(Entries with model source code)
■ ■ ■ ■ ■
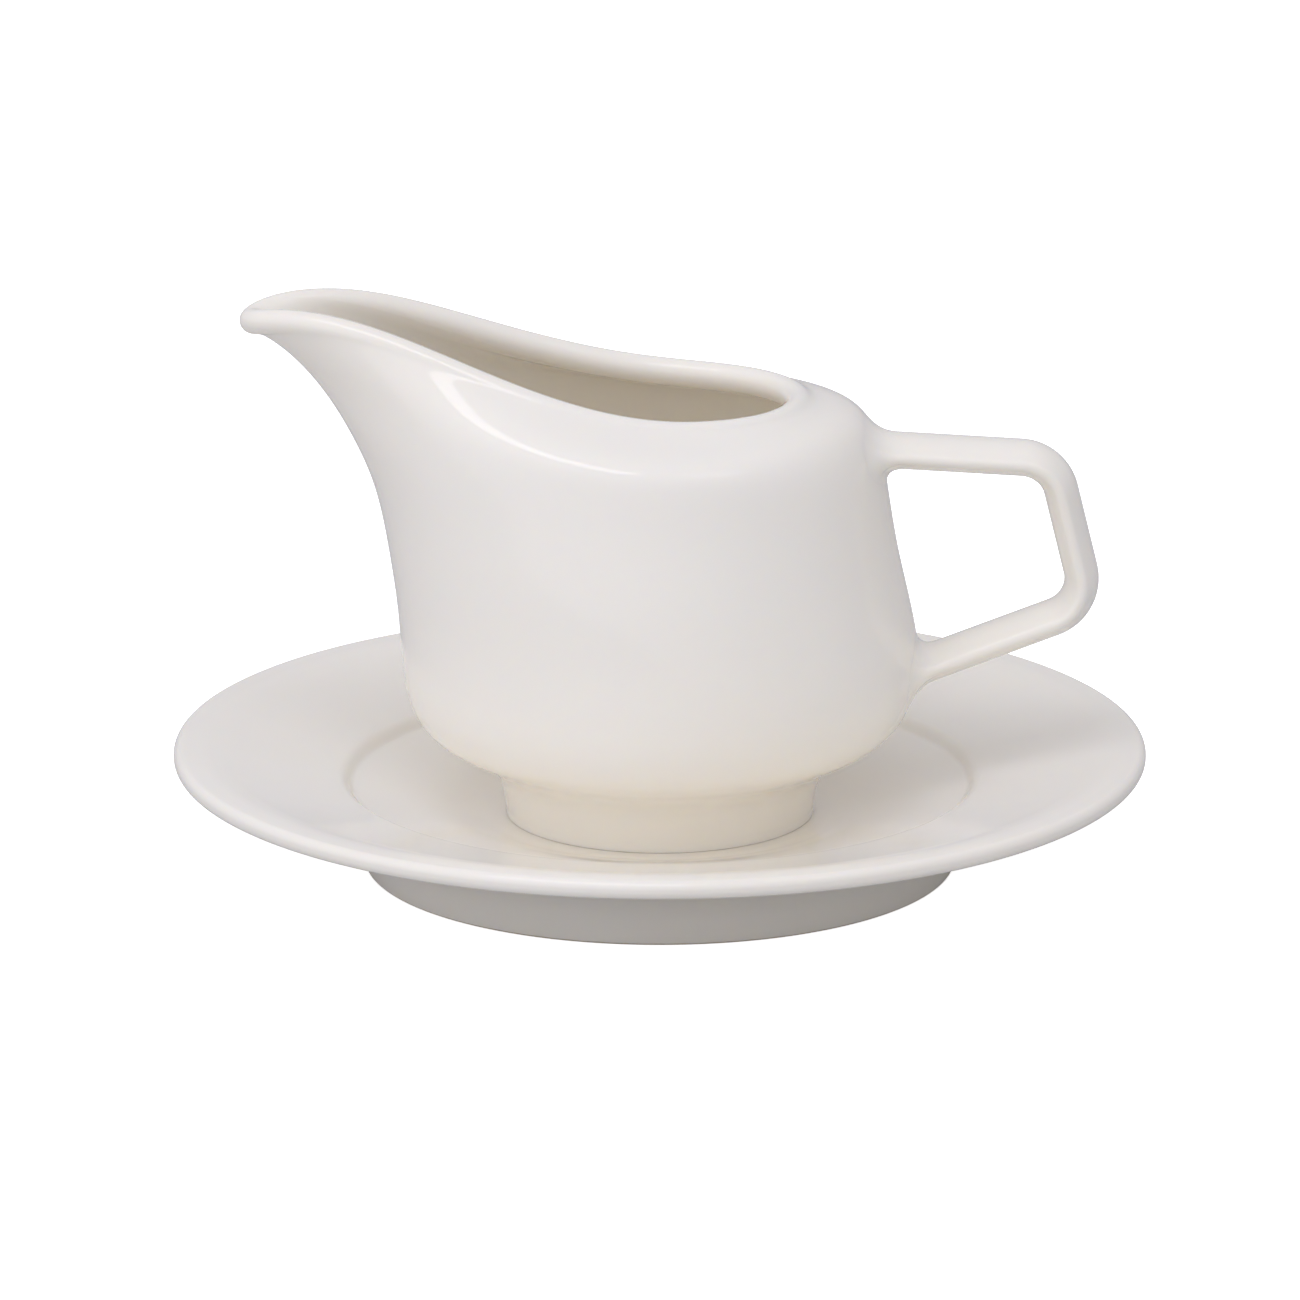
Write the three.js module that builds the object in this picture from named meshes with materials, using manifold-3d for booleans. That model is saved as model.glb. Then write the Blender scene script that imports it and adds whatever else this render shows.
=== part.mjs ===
// Gravy boat on its round saucer, in glazed stoneware.
//
// Millimetres, +Z up. The table is z = 0 and the saucer's axis is the Z axis.
// The spout points along -X, the handle along +X, and the object is symmetric about y = 0.
//
// saucer     one thrown plate with a foot ring, a well and a broad sloping rim
// boat_body  one hollow casting: foot, bowl, leaning wall, sloping shoulder and spout
// handle     a loop cast on its own and luted to the body at two roots

import * as THREE from "three";
import Module from "manifold-3d";

// ---------------------------------------------------------------- driving dimensions

const GAP = 0.3; // clearance kept wherever two pieces touch

const SAUCER_RADIUS = 90;
const SAUCER_LIP_HEIGHT = 22.6; // top of the rim's outer edge
const SAUCER_LIP_THICKNESS = 3.2;
const SAUCER_LEVEL_RADIUS = 84.5; // the rim levels off from here to its edge
const SAUCER_FOOT_RADIUS = 54.6;
const SAUCER_FOOT_WIDTH = 4.4;
const WELL_RADIUS = 57.4; // where the rim drops into the well
const WELL_STEP = 1.9;
const WELL_FLOOR_RADIUS = 33;
const WELL_FLOOR_HEIGHT = 9.7;
const WELL_EDGE_HEIGHT = WELL_FLOOR_HEIGHT + 5.3;
const SAUCER_THICKNESS = 4.3; // through the middle of the well

const BOAT_FOOT_HEIGHT = WELL_FLOOR_HEIGHT + GAP; // where the boat's foot stands
const FOOT_RECESS_RADIUS = 24.4;
const FOOT_RECESS_DEPTH = 2.8;
const FLOOR_HEIGHT = 7.6; // inside of the bowl above the boat's own foot plane
const WALL = 3.7;
const LIP = 5.2; // the wall thickens into a rounded edge round the mouth
const SPOUT_LIP = 4.6;
const LIP_DEPTH = 2.2; // how far down the pile of rings the thickening reaches

const HANDLE_WIDTH = 14;
const HANDLE_THICKNESS = 6.4;
const HANDLE_EDGE_RADIUS = 1.3; // the round along each side, where the two broad faces meet
const HANDLE_BEND_RADIUS = 8;
const ROOT_FLARE = 0.3; // how much wider the loop is where it meets the body
const ROOT_FLARE_LENGTH = 4.5;
const STRAIGHT_STEPS = 8; // steps along each of the loop's two arms

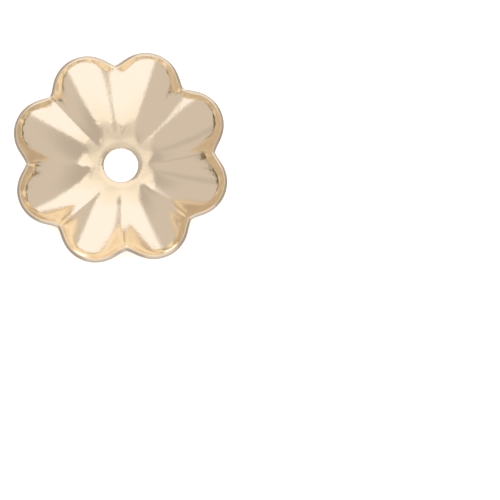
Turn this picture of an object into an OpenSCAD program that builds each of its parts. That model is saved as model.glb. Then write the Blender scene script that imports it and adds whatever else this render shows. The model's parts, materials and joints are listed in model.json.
■ ■ ■ ■ ■
Word for word, restate all of the data shown above.

## Expected output
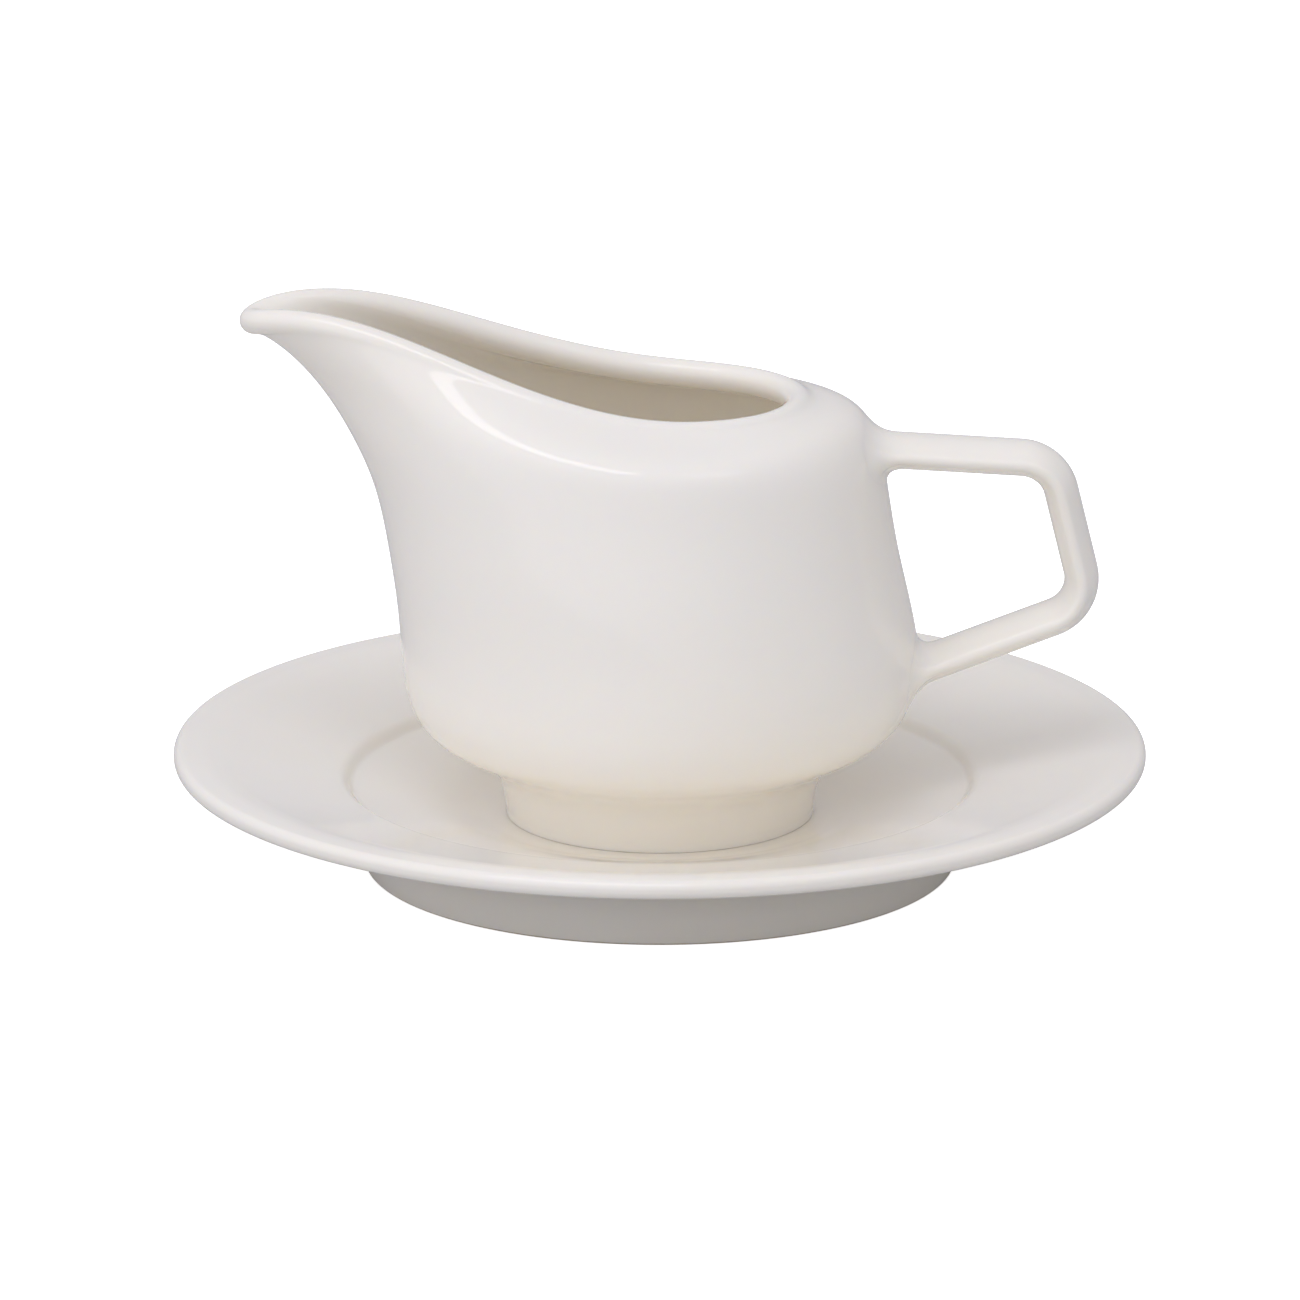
Write the three.js module that builds the object in this picture from named meshes with materials, using manifold-3d for booleans. That model is saved as model.glb. Then write the Blender scene script that imports it and adds whatever else this render shows.
=== part.mjs ===
// Gravy boat on its round saucer, in glazed stoneware.
//
// Millimetres, +Z up. The table is z = 0 and the saucer's axis is the Z axis.
// The spout points along -X, the handle along +X, and the object is symmetric about y = 0.
//
// saucer     one thrown plate with a foot ring, a well and a broad sloping rim
// boat_body  one hollow casting: foot, bowl, leaning wall, sloping shoulder and spout
// handle     a loop cast on its own and luted to the body at two roots

import * as THREE from "three";
import Module from "manifold-3d";

// ---------------------------------------------------------------- driving dimensions

const GAP = 0.3; // clearance kept wherever two pieces touch

const SAUCER_RADIUS = 90;
const SAUCER_LIP_HEIGHT = 22.6; // top of the rim's outer edge
const SAUCER_LIP_THICKNESS = 3.2;
const SAUCER_LEVEL_RADIUS = 84.5; // the rim levels off from here to its edge
const SAUCER_FOOT_RADIUS = 54.6;
const SAUCER_FOOT_WIDTH = 4.4;
const WELL_RADIUS = 57.4; // where the rim drops into the well
const WELL_STEP = 1.9;
const WELL_FLOOR_RADIUS = 33;
const WELL_FLOOR_HEIGHT = 9.7;
const WELL_EDGE_HEIGHT = WELL_FLOOR_HEIGHT + 5.3;
const SAUCER_THICKNESS = 4.3; // through the middle of the well

const BOAT_FOOT_HEIGHT = WELL_FLOOR_HEIGHT + GAP; // where the boat's foot stands
const FOOT_RECESS_RADIUS = 24.4;
const FOOT_RECESS_DEPTH = 2.8;
const FLOOR_HEIGHT = 7.6; // inside of the bowl above the boat's own foot plane
const WALL = 3.7;
const LIP = 5.2; // the wall thickens into a rounded edge round the mouth
const SPOUT_LIP = 4.6;
const LIP_DEPTH = 2.2; // how far down the pile of rings the thickening reaches

const HANDLE_WIDTH = 14;
const HANDLE_THICKNESS = 6.4;
const HANDLE_EDGE_RADIUS = 1.3; // the round along each side, where the two broad faces meet
const HANDLE_BEND_RADIUS = 8;
const ROOT_FLARE = 0.3; // how much wider the loop is where it meets the body
const ROOT_FLARE_LENGTH = 4.5;
const STRAIGHT_STEPS = 8; // steps along each of the loop's two arms

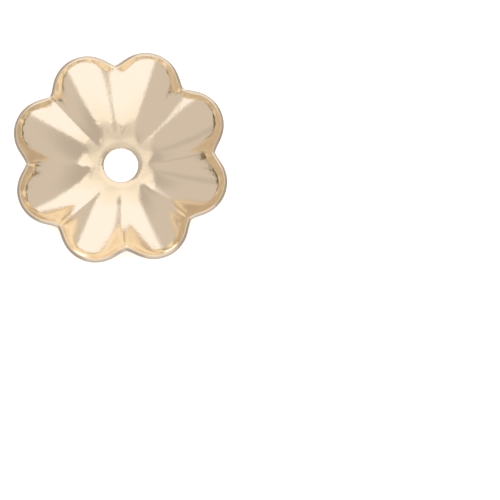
Turn this picture of an object into an OpenSCAD program that builds each of its parts. That model is saved as model.glb. Then write the Blender scene script that imports it and adds whatever else this render shows. The model's parts, materials and joints are listed in model.json.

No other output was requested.